‘How can you say that I have deserted you?’ she returned, with cold indignation. ‘When did I refuse to share your poverty? When did I grumble at what we have had to go through?’
‘Ever since the troubles really began you have let me know what your thoughts were, even if you didn’t speak them. You have never shared my lot willingly. I can’t recall one word of encouragement from you, but many, many which made the struggle harder for me.’
‘Then it would be better for you if I went away altogether, and left you free to do the best for yourself. If that is what you mean by all this, why not say it plainly? I won’t be a burden to you. Someone will give me a home.’
‘And you would leave me without regret? Your only care would be that you were still bound to me?’
‘You must think of me what you like. I don’t care to defend myself.’
‘You won’t admit, then, that I have anything to complain of? I seem to you simply in a bad temper without a cause?’
‘To tell you the truth, that’s just what I do think. I came here to ask what I had done that you were angry with me, and you break out furiously with all sorts of vague reproaches. You have much to endure, I know that, but it’s no reason why you should turn against me. I have never neglected my duty. Is the duty all on my side? I believe there are very few wives who would be as patient as I have been.’
Reardon gazed at her for a moment, then turned away. The distance between them was greater than he had thought, and now he repented of having given way to an impulse so alien to his true feelings; anger only estranged her, whereas by speech of a different kind he might have won the caress for which he hungered.
Amy, seeing that he would say nothing more, left him to himself.
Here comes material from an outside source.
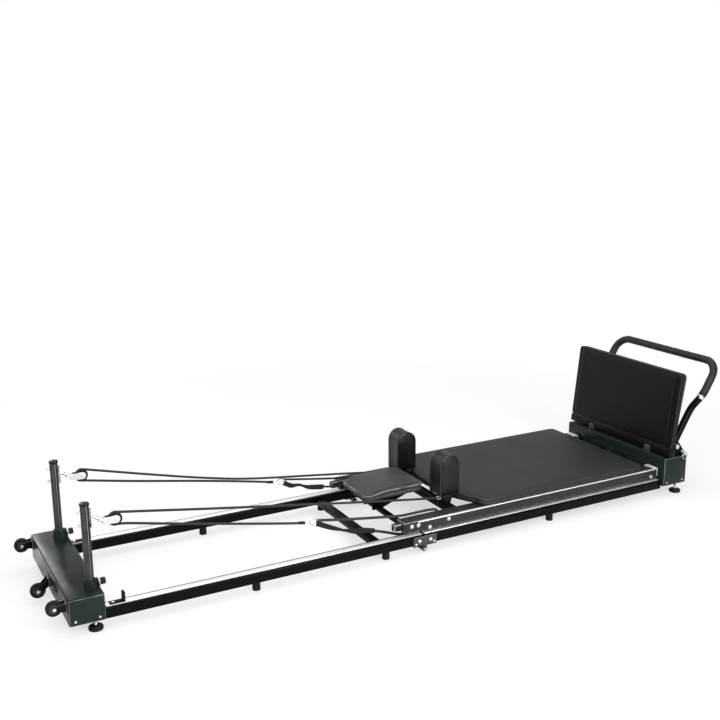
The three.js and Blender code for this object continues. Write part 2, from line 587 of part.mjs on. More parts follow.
// Mat and the board under it: square at the foot end, arched at the head end
function matOutline(margin) {
  const half = MAT.halfWidth - margin;
  const foot = MAT.foot - margin;
  const shape = new THREE.Shape();
  const corner = 22;
  shape.moveTo(foot - corner, -half);
  shape.absarc(foot - corner, -half + corner, corner, -Math.PI / 2, 0);
  shape.lineTo(foot, half - corner);
  shape.absarc(foot - corner, half - corner, corner, 0, Math.PI / 2);
  shape.lineTo(MAT.shoulder + 30, half);
  shape.quadraticCurveTo(MAT.shoulder + margin, half, MAT.shoulder - 6 + margin, half - 36);
  shape.quadraticCurveTo(MAT.head + margin - 14, half * 0.42, MAT.head + margin, 0);
  shape.quadraticCurveTo(MAT.head + margin - 14, -half * 0.42, MAT.shoulder - 6 + margin, -half + 36);
  shape.quadraticCurveTo(MAT.shoulder + margin, -half, MAT.shoulder + 30, -half);
  shape.closePath();
  return shape;
}

const boardBottom = BEAM.top + GAP;
const matBottom = boardBottom + MAT.board + GAP;
add("mat_board", alongZ(matOutline(12), boardBottom, boardBottom + MAT.board, 6), PLYWOOD);
add("mat", cushion(matOutline(0), 44, MAT.pad, 6, MAT.crown).translate(0, 0, matBottom), UPHOLSTERY);

// Headrest pad with lugs that hang on the pin of its crossbar
const restCorners = [[HEADREST.head, -HEADREST.halfWidth], [HEADREST.foot, HEADREST.halfWidth]];
const restOutline = roundedRectangle(...restCorners, 28);
const restPad = cushion(restOutline, 28, HEADREST.pad, 12, HEADREST.crown).translate(0, 0, HEADREST.bottom);
const lug = outline([
  [76, HEADREST.bottom + 4], [76, 136], [83, 130], [93, 130], [99, 136], [99, HEADREST.bottom + 4],
]);
const lugs = [-38, 38].map((y) => alongY(lug, y - 2, y + 2));
const lugBore = rod(4.4, [REST_PIN.x, -60, REST_PIN.z], [REST_PIN.x, 60, REST_PIN.z], 12);
add("headrest_pad", cut(join(restPad, ...lugs), lugBore), UPHOLSTERY);

// Shoulder pads: arched blocks that stand on their bases
for (const [side, s] of SIDES) {
  const r = SHOULDER.length / 2 - 2;
  const rise = SHOULDER.top - SHOULDER.bottom;
  const arch = new THREE.Shape();
  arch.moveTo(-SHOULDER.length / 2, 0);
  arch.lineTo(SHOULDER.length / 2, 0);
  arch.lineTo(SHOULDER.length / 2, rise - r);
  arch.absellipse(0, rise - r, SHOULDER.length / 2, r, 0, Math.PI);
  arch.closePath();
  const pad = cushion(arch, 26, SHOULDER.width - 6, 10, 3);
  pad.rotateX(Math.PI / 2).translate(SHOULDER.x, s * SHOULDER.y + SHOULDER.width / 2 - 3, SHOULDER.bottom);
  add(`shoulder_pad_${side}`, pad, UPHOLSTERY);
}

// Springs: each one unbroken wire, straight at both ends
function springRoute(y) {
  const steps = SPRING.curls * CURL_STEPS;
  const onLine = (x) => new THREE.Vector3(x, y, SPRING.z);
  const route = [onLine(SPRING_ANCHOR_X + 15 + GAP), onLine(SPRING.from - 14)];
  for (let i = 0; i <= steps; i += 1) {
    const angle = (i / CURL_STEPS) * 2 * Math.PI;
    const ease = Math.min(1, i / 6, (steps - i) / 6);
    const x = SPRING.from + (SPRING.to - SPRING.from) * (i / steps);
    const out = ease * SPRING.coil;
    route.push(new THREE.Vector3(x, y + out * Math.sin(angle), SPRING.z + out * Math.cos(angle)));
  }
  route.push(onLine(SPRING.to + 14), onLine(SPRING_BAR_X - 8 - GAP));
  return route;
}

let leastGap = Infinity;
for (let index = 0; index < SPRING.count; index += 1) {
  const route = springRoute(springY(index));
  for (let i = 0; i < route.length; i += 1) {
    for (let j = i + 5; j < route.length; j += 1) {
      leastGap = Math.min(leastGap, route[i].distanceTo(route[j]) - SPRING.wire);
    }
  }
  add(`spring_${index + 1}`, mitredTube(route, SPRING.wire / 2, 5), CHROME);
}
console.log(`least gap of a spring to itself: ${leastGap.toFixed(2)} mm`);

// Ropes: from the eye on the shoulder base over the pulley and back to the snap hook. The far one
// is slack. Each route gives X and Z, and the rope closes in from the pulley to its end evenly.
const ropeRadius = PULLEY.groove + ROPE_RADIUS + 0.6;
const upperRoute = {
  near: [[80, 145.5], [0, 158], [-200, 190], [-450, 232], [-700, 274], [-900, 309], [-1000, 326.5]],
  far: [[80, 143], [0, 150], [-75, 159], [-217, 175], [-450, 202], [-622, 234], [-806, 277], [-1000, 325]],
};
const lowerRoute = {
  near: [[-1000, 290], [-850, 256], [-650, 212], [-480, 176]],
  far: [[-1000, 287.5], [-850, 260], [-650, 226], [-480, 195]],
};
// The hand loop's route from the hook out along its lower side and back along its upper side
const strapRoute = {
  near: [
    [-369, 0, 153], [-301, -1, 120], [-235, -2, 96], [-200, -4, 91], [-150, -4, 79], [-100, -4, 63],
    [-61, 2, 51], [-20, 6, 48], [30, 6, 56], [74, 7, 74], [98, 9, 96], [92, 11, 114], [60, 10, 119],
    [0, 8, 118], [-54, 6, 118], [-120, 4, 126], [-246, 1, 143], [-369, 0, 163],
  ],
  far: [
    [-318, 0, 161], [-288, -1, 145], [-256, -2, 142], [-222, -4, 128], [-160, -4, 118], [-104, -4, 110],
    [-54, 2, 112], [20, 6, 106], [66, 7, 100], [95, 8, 108], [92, 9, 126], [60, 10, 132],
    [0, 8, 130], [-54, 6, 132], [-100, 4, 138], [-211, 1, 156], [-318, 0, 174],
  ],
};
for (const [side, s] of SIDES) {
  const y = s * POST.y;
  const { x: hookX, z: hookZ } = HOOK[side];
  const hookY = s * HOOK_Y;
  const wrap = [90, 120, 150, 180, 210, 240, 270].map((degrees) => {
    const angle = THREE.MathUtils.degToRad(degrees);
    const x = PULLEY.x + ropeRadius * Math.cos(angle);
    return new THREE.Vector3(x, y, PULLEY.z + ropeRadius * Math.sin(angle));
  });
  const between = (route, endX, endY) => route.map(([x, z]) => {
    const share = (x - PULLEY.x) / (endX - PULLEY.x);
    return new THREE.Vector3(x, s * (POST.y + (endY - POST.y) * share), z);
  });
  const upper = between(upperRoute[side], ROPE_EYE.x, ROPE_EYE.y);
  const lower = between(lowerRoute[side], hookX - 24, HOOK_Y);
  const eye = new THREE.Vector3(ROPE_EYE.x, s * ROPE_EYE.y, ROPE_EYE.z);
  const splice = new THREE.Vector3(hookX - 24, hookY, hookZ + 4);
  const ropeLine = [eye, ...upper, ...wrap, ...lower, splice];
  add(`rope_${side}`, mitredTube(ropeLine, ROPE_RADIUS, 8), ROPE_BLACK);

  const strap = strapRoute[side].map(([x, dy, z]) => new THREE.Vector3(x, s * (HOOK_Y + dy), z));
  const hook = [
    rod(6, [hookX - 23, hookY, hookZ + 4], [hookX, hookY, hookZ], 10),
    block([hookX - 2, hookY - 3, hookZ - 13], [hookX + 26, hookY + 3, hookZ + 13]),
  ];
  add(`hand_loop_${side}`, join(mitredTube(strap, STRAP_RADIUS, 8), ...hook), ROPE_BLACK);
}

// The origin is the middle of the footprint
const HEAD_REACH = CASTER.x - CASTER.radius;
const FOOT_REACH = BAR.topX + BAR.radius;
reformer.position.x = -(HEAD_REACH + FOOT_REACH) / 2;

export default reformer;
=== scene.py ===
"""Looks of a folding pilates reformer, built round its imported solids. Lengths are in metres."""
import math

import bmesh
import bpy
from mathutils import Matrix, Vector, noise


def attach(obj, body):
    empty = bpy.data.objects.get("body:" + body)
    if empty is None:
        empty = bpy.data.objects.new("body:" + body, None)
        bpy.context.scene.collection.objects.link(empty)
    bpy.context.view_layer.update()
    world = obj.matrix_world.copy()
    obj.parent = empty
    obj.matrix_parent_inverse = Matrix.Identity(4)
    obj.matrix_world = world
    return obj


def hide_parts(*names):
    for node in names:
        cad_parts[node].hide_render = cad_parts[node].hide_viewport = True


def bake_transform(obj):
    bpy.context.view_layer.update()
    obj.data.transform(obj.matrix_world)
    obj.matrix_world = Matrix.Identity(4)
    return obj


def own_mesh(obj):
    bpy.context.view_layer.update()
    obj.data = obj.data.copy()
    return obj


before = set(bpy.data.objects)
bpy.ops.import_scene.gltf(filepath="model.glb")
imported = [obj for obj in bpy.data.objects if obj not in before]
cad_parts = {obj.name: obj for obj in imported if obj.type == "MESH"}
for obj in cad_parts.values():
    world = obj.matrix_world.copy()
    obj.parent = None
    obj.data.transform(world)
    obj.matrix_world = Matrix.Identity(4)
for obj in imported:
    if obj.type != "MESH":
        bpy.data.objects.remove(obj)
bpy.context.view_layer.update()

# Camera: a 50 mm lens at standing height in front of the near corner of the head end. It looks a
# little down along the frame, with a slight tilt to one side.
camera = bpy.data.objects.new("camera", bpy.data.cameras.new("camera"))
bpy.context.collection.objects.link(camera)
camera.data.lens = 50.297
camera.data.sensor_width = 36.0
camera.data.sensor_fit = "HORIZONTAL"
camera.data.clip_end = 60.0
camera.data.dof.use_dof = False
yaw, pitch, roll = (math.radians(angle) for angle in (-28.07, 13.59, -0.42))
camera.matrix_world = (
    Matrix.Translation((-1.74739, -2.99522, 1.45572))
    @ Matrix.Rotation(yaw, 4, "Z")
    @ Matrix.Rotation(math.pi / 2 - pitch, 4, "X")
    @ Matrix.Rotation(roll, 4, "Z")
)
bpy.context.scene.camera = camera


# Ropes: black braided cord, 8 mm across, one each side. It leaves an eye on the shoulder block's
# base, runs over the post's pulley and comes back below to a snap hook. The turn on the
# sheave is a piece of its own.
FOLD_LINE = 50                     # the frame's middle lies this far towards the foot end, in millimetres


def at(x, y, z):
    """A place in millimetres from the fold line, the centre line and the floor, in metres."""
    return Vector((x - FOLD_LINE, y, z)) / 1000


def flat(points):
    """Outline points in millimetres from the fold line, in metres."""
    return [((x - FOLD_LINE) / 1000, z / 1000) for x, z in points]


def angles(count):
    """Even steps round a full turn."""
    return [2 * math.pi * k / count for k in range(count)]


def hoop(x, y, z, wide, high, count):
    """A closed round line that stands along the frame."""
    steps = angles(count) + [2 * math.pi]
    return [at(x + wide * math.cos(turn), y, z + high * math.sin(turn)) for turn in steps]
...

It grew late in the night. The fire had gone out, but Reardon still sat in the cold room. Thoughts of self-destruction were again haunting him, as they had done during the black months of last year. If he had lost Amy’s love, and all through the mental impotence which would make it hard for him even to earn bread, why should he still live? Affection for his child had no weight with him; it was Amy’s child rather than his, and he had more fear than pleasure in the prospect of Willie’s growing to manhood.